Like many mill restoration projects, this one also required its share of environmental remediation.

“The building also did contain some asbestos and lead paint, which had been sort of buried under multiple layers of flooring. We had to remove all of the hazardous materials and everything was disposed of to create a clean environment, so we could start essentially with a clean slate,” Hunter said.

Hunter said the site was also home to a former underground oil storage tank that had failed 50 years ago. The tank had leaked its heating oil, and it was a managed site by the state Department of Environmental Protection. In most cases, developers might leave it alone and pave over it. But Hitchcock decided it was best to remove the contaminated soil and clean up the site with fresh soil. The building and site were then completely cleaned out and restored to their original state.

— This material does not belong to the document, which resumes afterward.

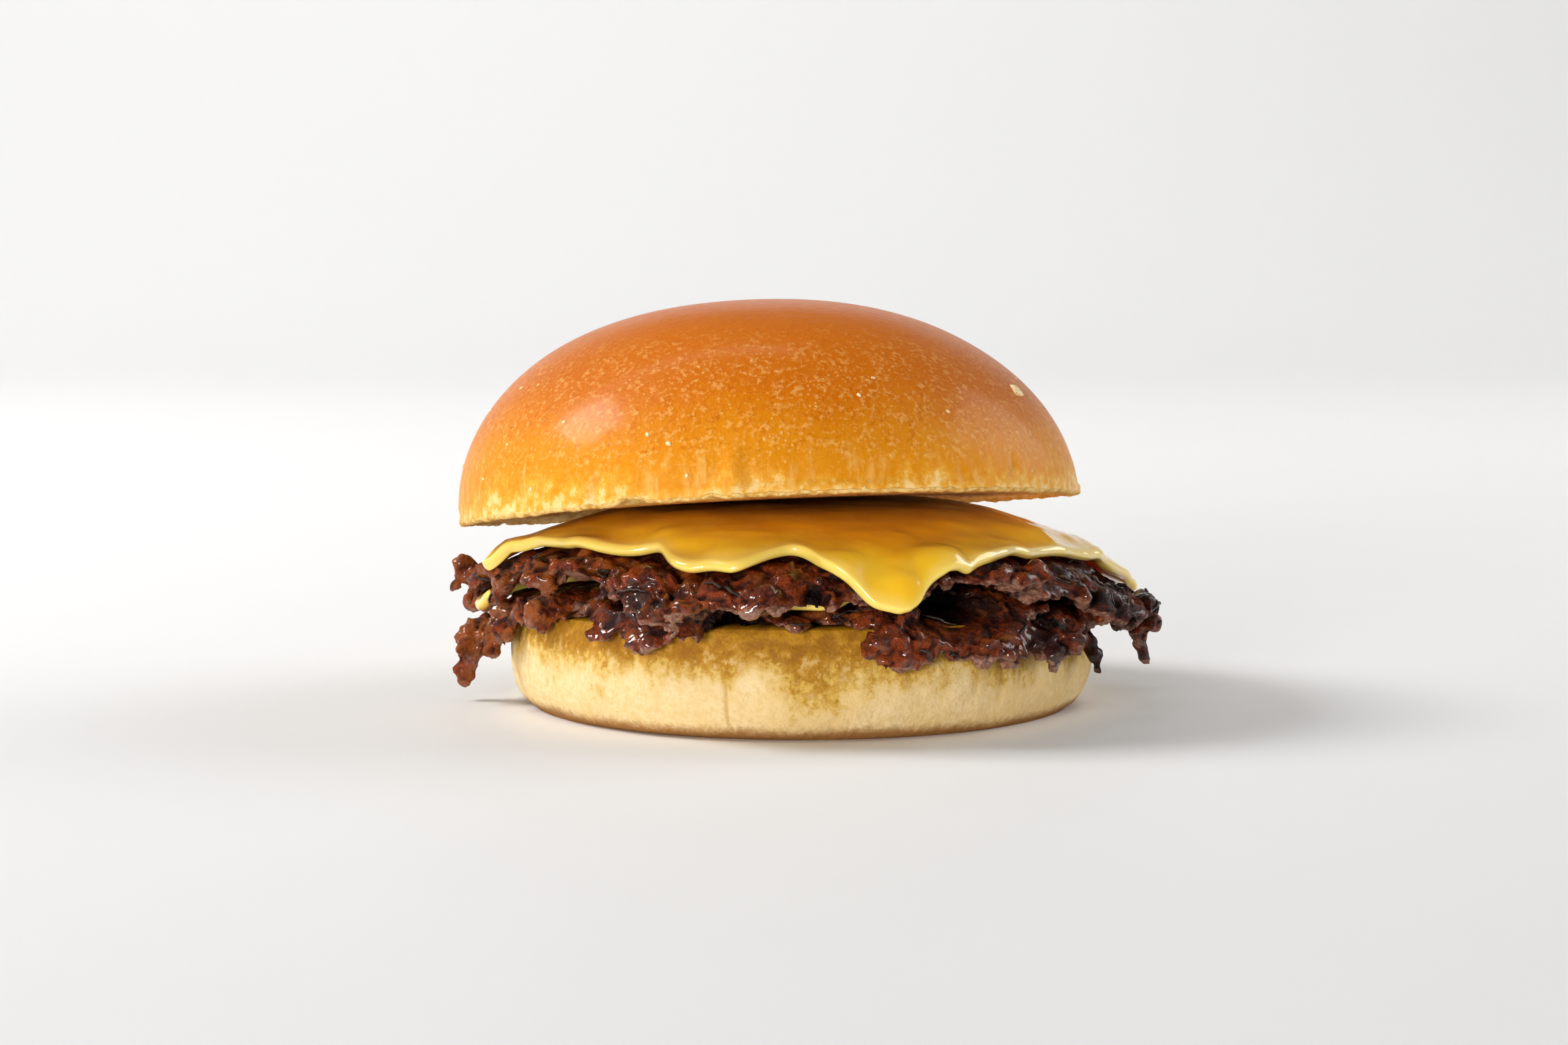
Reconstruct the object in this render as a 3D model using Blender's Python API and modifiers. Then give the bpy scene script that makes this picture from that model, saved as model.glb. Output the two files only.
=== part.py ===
"""A double cheeseburger: the crown and heel of a soft bun, two thin smashed beef patties
with lacy edges, and a melted slice of cheese on each patty. Every layer is one solid.

Metres, +Z up. The origin is the centre of the heel's base, and the side with the
hanging corner of cheese faces -Y. Azimuths are in degrees from the front (-Y), and grow
towards +X. The layers are built from the plate up: each one is shaped over the height
map of what already lies below it, so soft layers sag over the real edges under them.
"""

import math
import random
from collections import namedtuple

import bmesh
import bpy
import numpy as np
from mathutils import Matrix, Vector, noise
from mathutils.bvhtree import BVHTree

MM = 0.001

# Driving dimensions
BUN_RADIUS = 50.1 * MM
CROWN_HEIGHT = 34.0 * MM
HEEL_RADIUS = 47.2 * MM
HEEL_HEIGHT = 17.4 * MM  # at the front
PATTY_THICKNESS = 5.6 * MM  # in the middle
SLICE_THICKNESS = 1.8 * MM
GAP = 0.4 * MM  # between one layer and the next

# Bun
HEEL_BASE_RADIUS = 44 * MM
HEEL_BACK_DROP = 3.2 * MM  # the heel was cut thinner towards the back
CROWN_CENTRE = Vector((-5.0 * MM, 0, 31.0 * MM))
CROWN_ROLL = 0.4  # degrees, right side up
CROWN_PITCH = 6.0  # degrees, front up
CROWN_CUT_TILT = 2.5  # degrees, as the bun was cut thicker on the left
CROWN_POWER = 2.1  # 2 is an ellipse, and more is a squarer shoulder
CROWN_FULLER_LEFT = 0.05
CROWN_CUT_HOLLOW = 1.4 * MM
CROWN_FRONT_ARCH = 1.7 * MM
BUN_STEPS = 48

# Slices of cheese. A drip is where the melted rim has run out beyond the square.
Drip = namedtuple("Drip", "azimuth half_width reach")  # degrees and millimetres
Slice = namedtuple("Slice", "side corner centre turn cells drips")

UPPER_SLICE = Slice(
    side=88 * MM,
    corner=6 * MM,
    centre=Vector((0.5 * MM, -0.5 * MM)),
    turn=63,
    cells=22,
    drips=(Drip(19, 11, -4.0), Drip(0, 9, -4.5), Drip(-16, 9, 5.5), Drip(-45, 18, -2.0)),
)
LOWER_SLICE = Slice(
    side=77 * MM,
    corner=13 * MM,
    centre=Vector((-3.5 * MM, 2.5 * MM)),
    turn=50,
    cells=14,
    drips=(Drip(5, 14, 3.0), Drip(-85, 14, 2.0)),
)
SLICE_FALL = 2.2  # steepest slope that a hanging slice takes
LIP_WIDTH = 1.6 * MM
LIP_ROUND = 0.4 * MM

# Height maps
MAP_HALF = 68 * MM
MAP_CELL = 1.0 * MM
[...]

“The team really put the time and the effort in to understand the unique quirks of the building as much as possible before we started construction. The building really has great bones, and the design goal was to really showcase the existing qualities as much as possible,” Hunter said.

Some of the other improvements included two new stairwells to meet new egress requirements for the apartments on both ends of the building floor to floor. The building was also designed to provide fresh air to every apartment and common space in the building. New windows were installed throughout the building with beautiful black frames that are historically accurate and provide great natural light throughout.

“It is also an investment in the southern part of the city. There has been a lot of redevelopment in the Millyard, the North End and downtown. This project is the first to recognize there is great opportunity in the South End of Manchester. It has created a bit of a destination onto itself by having all those amenities. It will also create an opportunity for development in this part of the city as the need for housing continues to grow,” Hunter said.

The team’s collective efforts to create a new crown jewel in Manchester has also gained recognition from Plan NH, which awarded the project a merit award in June.